Nel corso del Consiglio dei ministri n. 54 del 14 luglio 2020, il Ministro delle infrastrutture e dei trasporti pro tempore ha svolto un'informativa sullo stato di definizione della procedura di grave inadempimento nei confronti di Autostrade per l'Italia spa, nella quale sono state esposte le possibili alternative sulla definizione della vicenda. Nel corso della riunione, sono state trasmesse da parte di Aspi due nuove proposte transattive, riguardanti, rispettivamente, un nuovo assetto societario di Aspi e nuovi contenuti per la definizione transattiva della controversia.

In questi giorni l'assemblea dei soci di Atlantia, che aveva rifiutato l'opzione del riassetto societario, ha accolto a grandissima maggioranza l'opzione di cedere direttamente l'intera partecipazione in Aspi, pari all'88,06 per cento, al consorzio guidato da Cassa depositi e prestiti più altri investitori, i fondi Blackstone e Macquire, per la somma di 9,1 miliardi che diventeranno 9,5 miliardi quando la vendita sarà completata, di cui 2,4 miliardi di euro finiranno ai Benetton. A ciò dovrà seguire solo la formalizzazione del consiglio di amministrazione convocato per il 10 giugno.

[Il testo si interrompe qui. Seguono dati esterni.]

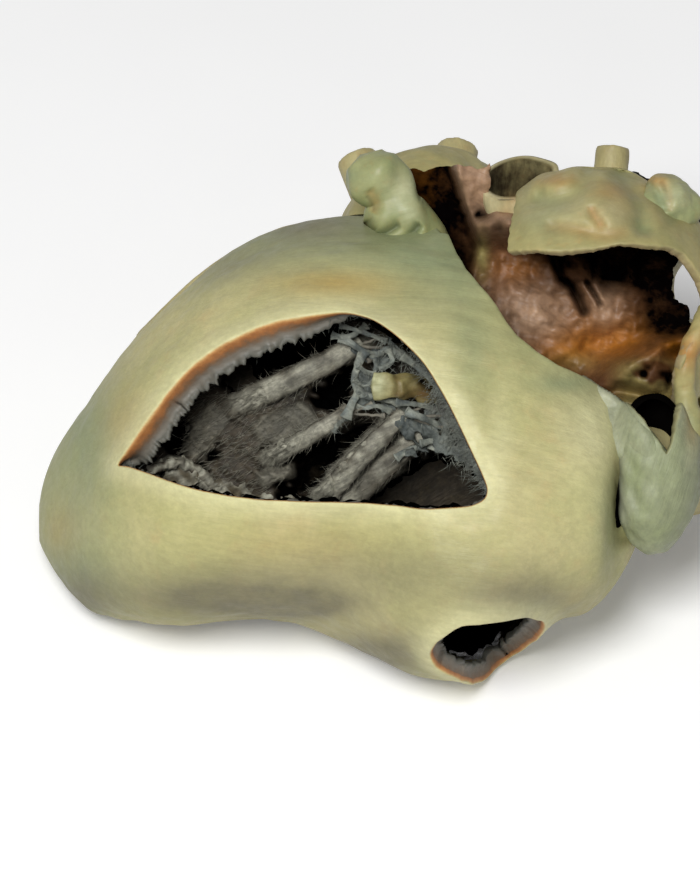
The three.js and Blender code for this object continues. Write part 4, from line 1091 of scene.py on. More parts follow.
def bowl_patch():
    """The floor: bowl_height over an oval and the ways to vein and auricle, less the vein's torn hole."""
    hole = spline(seen(*VEIN_HOLE), 70, True)

    def keep(x, q):
        """Positive on the floor."""
        (cx, cq, _), (hx, hq, _) = RIGHT_ATRIUM
        oval = (1 - np.hypot((x - cx) / (hx + 1.5), (q - cq) / (hq - 0.6))) * 15
        gap = np.minimum.reduce([x - 1.5, 20 - x, q - 38, 58.4 - q + 0.4 * ripple(at(x, q, 0), 3, 76)])
        mouth = np.minimum.reduce([x - 34, 44 - x, q - 12, 30 - q])
        vein = np.where(q > 50.5, np.hypot(x - 20.3, bowl_height(x, q) - 20.4) - 5.3, 9)
        torn = outside(x, q, hole) + 0.15 * ripple(at(x, q, 0), 1.5, 75)
        return np.minimum.reduce([torn, vein, np.maximum.reduce([oval, gap, mouth])])

    uv, faces, _, _ = cut_grid(np.arange(1, 51, 0.26), np.arange(12, 60, 0.26), keep)
    x, q = uv.T
    points = at(x, q, bowl_height(x, q))
    near = clear_of_ventricles(points, top=0.4)
    near = near + 3.5 * bell(in_photo(x, q)[0], 520, 60)
    faces = [f[::-1] for f in faces if min(near[i] for i in f) > -2.2]
    return Patch(points, faces, bowl_tones(x, q))


def bowl_tones(x, q):
    """Tones of the floor: painted shade in the gap by the ventricles, the clefts, the far right and under the
    roof, pale and green bands, then the dabs, and painted shade in the recess and the pits.
    """
    px, py = in_photo(x, q)
    gap = crevice(px, py)
    cleft, _ = beside(px, py, CLEFT)
    second, _ = beside(px, py, SECOND_CLEFT)
    lines = bell(cleft, 0, 4) + 0.8 * bell(second, 0, 2.4)
    right = 0.8 * step(px, 612, 655) * (1 - step(py, 322, 345))
    roof = 0.5 * (1 - step(py, 250, 272)) * step(px, 500, 530)
    # Painted shade in the gap, the clefts, the far right of the floor and under the roof
    patch = Patch(at(x, q, 20), [], {
        "dark": 0.8 * gap + 0.85 * lines + 0.85 * right + roof,
        "warm": 0.6 * gap * bell(px, 424, 22),
        "pale": 0.8 * (1 - gap) * (1 - step(py, 214, 250)) * (1 - step(px, 515, 540)),
        "green": 0.7 * step(py, 352, 372) * step(px, 600, 630) * (1 - step(py, 404, 412)),
    })
    paint(patch, *FLOOR_DABS)
    # Painted shade in the recess above the auricle's mouth and in its two pits
    recess = step(bell(px, 655, 22) * bell(py, 372, 13) + 0.1 * ripple(at(x, q, 0), 2.5, 78), 0.35, 0.6)
    patch.tones["green"] = patch.tones["green"] * (1 - recess)
    patch.tones["dark"] = patch.tones["dark"] + 0.45 * recess + 1.3 * auricle_pits(px, py, at(x, q, 0))
    return patch.tones


# Materials
class Nodes:
    """Short calls for building a material's node tree."""

    def __init__(self, name):
        self.material = bpy.data.materials.new(name)
        self.material.use_nodes = True
        self.tree = self.material.node_tree
        self.shader = self.tree.nodes["Principled BSDF"]
        self.place = self.make("ShaderNodeTexCoord").outputs["Object"]

    def make(self, kind, **settings):
        """A new node with settings."""
        node = self.tree.nodes.new(kind)
        for k, v in settings.items():
            setattr(node, k, v)
        return node

    def link(self, out, socket):
        """Joins an output to an input."""
        self.tree.links.new(out, socket)

    def vector(self, operation, a, b):
        """A vector operation on two values or sockets."""
        node = self.make("ShaderNodeVectorMath", operation=operation)
        for socket, value in zip(node.inputs, (a, b)):
            if isinstance(value, tuple):
                socket.default_value = value
            else:
                self.link(value, socket)
        return node

    def noise(self, size_mm, detail=3.0, rough=0.55, flow=None, distortion=0.0):
        """Noise, 0 to 1, of features about size_mm wide, drawn out along flow: (x, q, p, how many times)."""
        place = self.place
        if flow:
            way = at(*flow[:3])
            way = tuple((way / np.linalg.norm(way)).tolist())
            along = self.vector("DOT_PRODUCT", place, way).outputs["Value"]
            scaled = self.make("ShaderNodeVectorMath", operation="SCALE")
            scaled.inputs[0].default_value = way
            self.link(self.math("MULTIPLY", along, 1 - 1 / flow[3]), scaled.inputs["Scale"])
            place = self.vector("SUBTRACT", place, scaled.outputs[0]).outputs[0]
        node = self.make("ShaderNodeTexNoise")
        node.inputs["Scale"].default_value = 1000 / size_mm
        node.inputs["Detail"].default_value = detail
        node.inputs["Roughness"].default_value = rough
        node.inputs["Distortion"].default_value = distortion
        self.link(place, node.inputs["Vector"])
        return node.outputs["Fac"]

    def fit(self, value, low, high, to_low=0.0, to_high=1.0):
        """A value mapped from low..high to another range, clamped and smooth."""
        node = self.make("ShaderNodeMapRange", interpolation_type="SMOOTHSTEP")
        for name, number in (("From Min", low), ("From Max", high), ("To Min", to_low), ("To Max", to_high)):
            node.inputs[name].default_value = number
        self.link(value, node.inputs["Value"])
        return node.outputs["Result"]

    def math(self, operation, a, b):
        """An operation on two numbers or sockets."""
        node = self.make("ShaderNodeMath", operation=operation)
        for socket, value in zip(node.inputs, (a, b)):
            if isinstance(value, (int, float)):
                socket.default_value = value
            else:
                self.link(value, socket)
        return node.outputs[0]

    def mix(self, factor, a, b):
        """Colour a where factor is 0 and b where it is 1."""
        node = self.make("ShaderNodeMix", data_type="RGBA")
        sockets = [s for s in node.inputs if s.enabled]
        for socket, value in zip(sockets, (factor, a, b)):
            if isinstance(value, (int, float, tuple)):
                socket.default_value = value
            else:
                self.link(value, socket)
        return next(s for s in node.outputs if s.enabled)

    def tone(self, name):
        """A tone of the mesh."""
        return self.make("ShaderNodeAttribute", attribute_name=name).outputs["Fac"]

    def bump(self, *layers):
        """Bump from (height, strength, depth in mm) layers, coarse first."""
        normal = None
        for height, strength, depth in layers:
            node = self.make("ShaderNodeBump")
            node.inputs["Strength"].default_value = strength
            node.inputs["Distance"].default_value = depth * MM
            self.link(height, node.inputs["Height"])
            if normal is not None:
                self.link(normal, node.inputs["Normal"])
            normal = node.outputs["Normal"]
        self.link(normal, self.shader.inputs["Normal"])


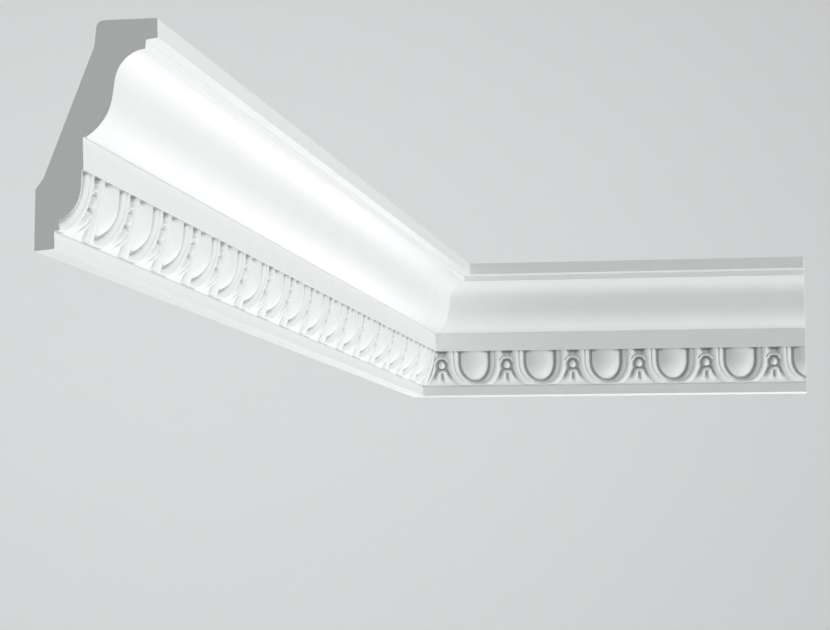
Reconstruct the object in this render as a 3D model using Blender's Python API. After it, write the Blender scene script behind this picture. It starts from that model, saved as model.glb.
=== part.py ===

Alla fine della giostra tra pareri, trattative e convenienze, il risultato è che si lede in duplice misura il principio della giustizia e del bene comune per i singoli cittadini:

Evitando di intervenire in termini di contenzioso con enti privati operanti in regime di concessioni su proprietà pubbliche, per loro lauto guadagno, considerati inadempienti nella gestione e nella manutenzione di alcune strutture, cosa che ha portato anche al crollo del Ponte Morandi e alla morte di 43 persone.

Finanziando in maniera importante gli stessi responsabili delle mancanze, ricevendo un bene pubblico deteriorato e da tempo non soggetto alla giusta manutenzione, sui cui lo Stato dovrà investire risorse dei contribuenti per ripianare le inadempienze, facendo entrare nel consorzio a sua volta gruppi privati e stranieri, con il rischio di una prossima cessione a privati dello stesso bene pubblico, una volta sanati i debiti.

Trascorrono gli anni ma la musica non cambia: “Alla manutenzione l’Italia preferisce l’inaugurazione” scriveva Leo Longanesi.